Adaptation could be defined by several parameters that can help to set the visitor’s profile. It could be static information like age, gender, expertise, or the time the visitor can stay in the museum. It could be contextual information like the user’s interests during the visit. These interests could depend on the visitor’s choices from the different menus s/he accessed (Pujol et al., 2013). It could be built from sensor feedback: electroencephalography, electrocardiography, skin conductance, and eye-tracking (Damala et al., 2011). It could also be defined by the visitor’s behavior in the museum (Antonious et al., 2010). In this paper, Antonious and his colleagues aimed to prove that the way visitors move in an exhibition, referred to as their style of visit, reflects their cognitive style. Tracing the way people move could then be a way to know what format of content should be proposed: short for those who just throw a glance at the artefacts, long for those who stay a long time in front of each work of art.
In any event, adaptation means collecting a lot of data. Data collection becomes mandatory to define the user’s profile. The more common means are questionnaires at the beginning of the visit, direct observation of visitors and public studies (Pujol et al., 2013). But this requires that visitors take some time before the visit to answer the questionnaire. Kuflick et al. (2011) try to find a way to personalize the visit without asking for new information. Their approach is based on log files and word matching against artefact-related content. This helps to define a content-based user model. The profile is dynamically updated during the visit with the user’s interest. It helps to choose between more general content or more targeted and detailed information. This dynamic collection during the visit is another open area of research.
It should be noted that adaptation or adaptivity are not only used to adapt storytelling to the user. Sometimes it can help to predefine or adapt guided tours. Antonious and his colleagues use the style of visit to propose different routes through the museum (Antonious et al., 2010). Some others use it to propose the most accurate artworks to see, depending on the visitor’s profile (Pujol et al., 2013 ; Kuflick et al., 2011).
Most academic research studies the effect of interactive storytelling on visitors. The points of view of visitors are widely different: the feeling of having learned more (Antoniou et al., 2010 ; Rizvic et al., 2012), engagement, and the feeling of presence where 100 percent of the visitors said that the digital story motivated them to explore more exhibits (Rizvic et al., 2012), but it is very rare that studies address the curator’s point of view. How adaptivity influences storytelling is barely, if ever, studied. Sometimes storytelling can be defined as a tree (Pujol et al., 2013) or follow a very linear structure (Rizvic et al., 2012). But it should be more open if we want to give more freedom to the visitor. DiPaola and Akai (2006) describe an environment where the storytelling is highly interactive. Visitors interact with a virtual environment where belugas are modelled with neuronal nets and therefore can react to stimuli coming from the real world as real belugas. As far as we know, Kuflick et al. (2011) are the first to note that such interactive mobile guides imply a lot of effort for the curators to define content. Their contribution is a nine-point inductive method to design the presentation. They advise first defining the main idea of the visit, then choosing the artefacts, defining the questions that the different type of visitors will be interested in, writing the text, choosing the images, and recording the presentation. But this does not really explain how adaptivity influences content creation. This is the aim of this article.

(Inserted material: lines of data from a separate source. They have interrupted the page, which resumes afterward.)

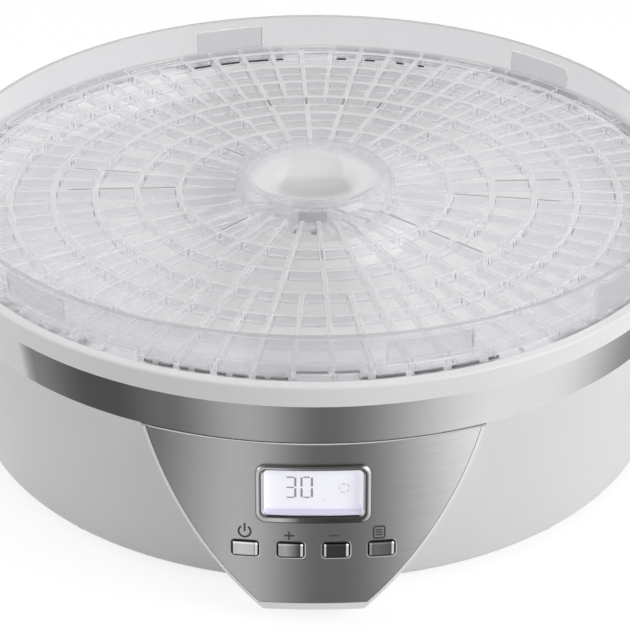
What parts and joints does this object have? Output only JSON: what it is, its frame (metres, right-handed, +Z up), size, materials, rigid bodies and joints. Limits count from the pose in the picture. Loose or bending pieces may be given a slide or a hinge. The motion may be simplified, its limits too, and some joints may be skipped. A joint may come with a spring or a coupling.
{
  "type": "food dehydrator",
  "caption": "Round countertop food dehydrator: drum base with fan, heater and slanted control panel, and a clear lift-off drying tray with a spoked grid.",
  "frame": {"origin": "on the table, under the middle of the object's bounding box", "axes": "+Z up, the control panel faces -Y, +X to the right seen from the front"},
  "size_m": [0.3408, 0.3521, 0.1234],
  "materials": {
    "clear_plastic": "clear, glossy",
    "deck_plastic": "off-white, satin gloss",
    "housing_plastic": "light grey, satin",
    "band_steel": "brushed round the drum",
    "panel_steel": "brushed",
    "chrome_trim": "polished",
    "clear_window": "clear, glossy",
    "display": "pale backlit face with grey segments",
    "rubber": "light grey, matt",
    "steel_screw": "zinc plated",
    "circuit_board": "green solder mask",
    "black_plastic": "satin",
    "cover_plastic": "dark grey, fine texture",
    "sheet_steel": "plain galvanised",
    "motor_steel": "zinc plated",
    "magnet": "dull, sintered",
    "bronze": "sintered",
    "armature": "laminated steel with copper windings",
    "fan_plastic": "satin",
    "mica": "pale brown sheet",
    "heater_wire": "oxidised",
    "blue_plastic": "glossy",
    "transformer": "taped winding in a steel core",
    "green_plastic": "glossy"
  },
  "bodies": {
    "base": {"top_deck": "deck_plastic", "steel_band": "band_steel", "base_housing": "housing_plastic", "bottom_cover": "cover_plastic", "cover_screws": "steel_screw", "housing_screws": "steel_screw", "cord_gland": "black_plastic", "gland_plate": "housing_plastic", "gland_nut": "black_plastic", "panel_frame": "housing_plastic", "panel_plate": "panel_steel", "panel_screws": "steel_screw", "display_bezel": "chrome_trim", "display_window": "clear_window", "lcd_module": "display", "control_board": "circuit_board", "control_board_screws": "steel_screw", "air_duct": "sheet_steel", "duct_screws": "steel_screw", "motor_bracket": "sheet_steel", "bracket_screws": "steel_screw", "motor_screws": "steel_screw", "motor_can": "motor_steel", "motor_end_cap": "black_plastic", "motor_magnets": "magnet", "heater_coil": "heater_wire", "heater_plate_x": "mica", "heater_plate_y": "mica", "thermal_cutout": "black_plastic", "thermal_fuse": "sheet_steel", "temperature_sensor": "sheet_steel", "power_board": "circuit_board", "board_screws": "steel_screw", "transformer": "transformer", "relay": "blue_plastic", "filter_capacitor": "black_plastic", "terminal_block": "green_plastic", "shaft_bush_bottom": "bronze", "shaft_bush_top": "bronze", "switch_power": "sheet_steel", "switch_plus": "sheet_steel", "switch_minus": "sheet_steel", "switch_menu": "sheet_steel", "foot_front_left": "rubber", "foot_front_right": "rubber", "foot_rear_left": "rubber", "foot_rear_right": "rubber"},
    "tray": {"drying_tray": "clear_plastic"},
    "fan": {"motor_shaft": "steel_screw", "motor_armature": "armature", "fan_impeller": "fan_plastic", "impeller_nut": "steel_screw"},
    "key_power": {"button_power": "chrome_trim", "plunger_power": "black_plastic"},
    "key_plus": {"button_plus": "chrome_trim", "plunger_plus": "black_plastic"},
    "key_minus": {"button_minus": "chrome_trim", "plunger_minus": "black_plastic"},
    "key_menu": {"button_menu": "chrome_trim", "plunger_menu": "black_plastic"}
  },
  "joints": [
    {"name": "power_press", "type": "slide", "parent": "base", "child": "key_power", "axis": [0, 0.9807, -0.1954], "range_m": [0, 0.0005], "stiffness_N_per_m": 2000, "springref_m": -0.0005},
    {"name": "plus_press", "type": "slide", "parent": "base", "child": "key_plus", "axis": [0, 0.9807, -0.1954], "range_m": [0, 0.0005], "stiffness_N_per_m": 2000, "springref_m": -0.0005},
    {"name": "minus_press", "type": "slide", "parent": "base", "child": "key_minus", "axis": [0, 0.9807, -0.1954], "range_m": [0, 0.0005], "stiffness_N_per_m": 2000, "springref_m": -0.0005},
    {"name": "menu_press", "type": "slide", "parent": "base", "child": "key_menu", "axis": [0, 0.9807, -0.1954], "range_m": [0, 0.0005], "stiffness_N_per_m": 2000, "springref_m": -0.0005},
    {"name": "fan_spin", "type": "hinge", "parent": "base", "child": "fan", "pos_m": [0, 0.00558, 0.052], "axis": [0, 0, 1], "continuous": true},
    {"name": "tray_lift", "type": "slide", "parent": "base", "child": "tray", "axis": [0, 0, 1], "range_m": [0, 0.06]}
  ]
}
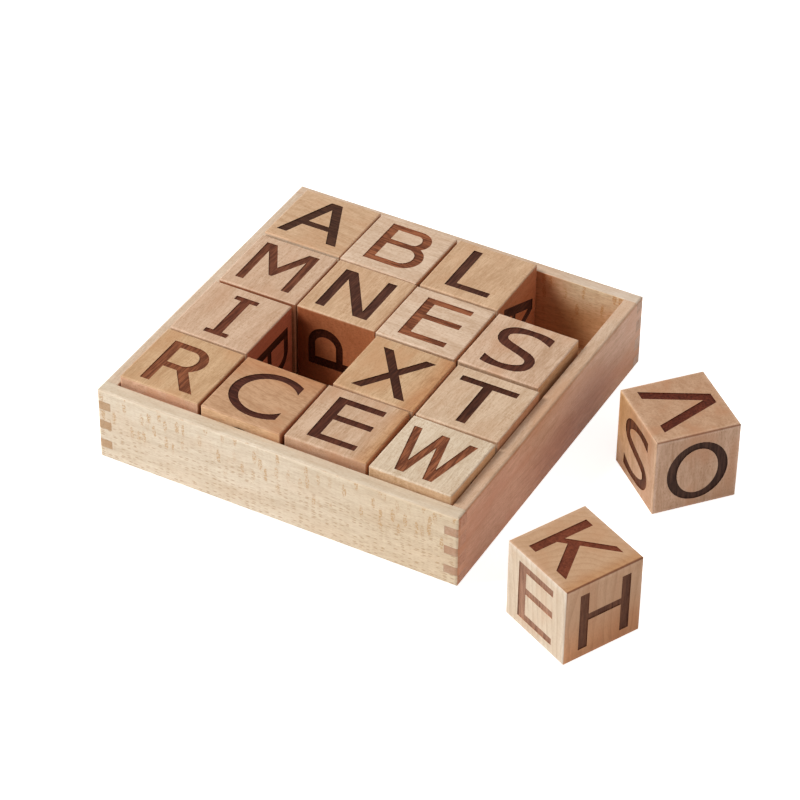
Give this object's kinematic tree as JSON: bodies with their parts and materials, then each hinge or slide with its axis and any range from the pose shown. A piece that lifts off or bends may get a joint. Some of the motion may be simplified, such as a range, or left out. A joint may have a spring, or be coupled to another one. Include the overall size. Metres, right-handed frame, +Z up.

This article will present our study in the context of pervasive applications. We will first introduce three experimentations made in the Cnam CEDRIC Lab. They revealed the challenge that curators have to face when designing a new generation of cultural content. Then we will present several solutions proposed during the three projects, and explain why one of them seems better than the others. We will then conclude.
2. The Cnam CEDRIC lab’s experimentations
The first experiment we conducted was part of the “PLay Ubiquitous Games and play more…” (PLUG) project, funded by the French National Research Agency (ANR) and CapDigital, a French competitiveness cluster (http://plug.cnam.fr/xwiki/bin/view/PLUG/WebHome). The purpose of this project was to design pervasive serious games to help in visiting museums. Pervasive games are games integrating the player’s environment into the game play. They mix the game’s world and reality. Serious games are games that integrate another objective than strictly play. In a museum, the aim of a serious game is to deliver educational content as well as let people play and thus enjoy their visit in a different way. Two pervasive serious games came from the project, each of them with a different adaptive process.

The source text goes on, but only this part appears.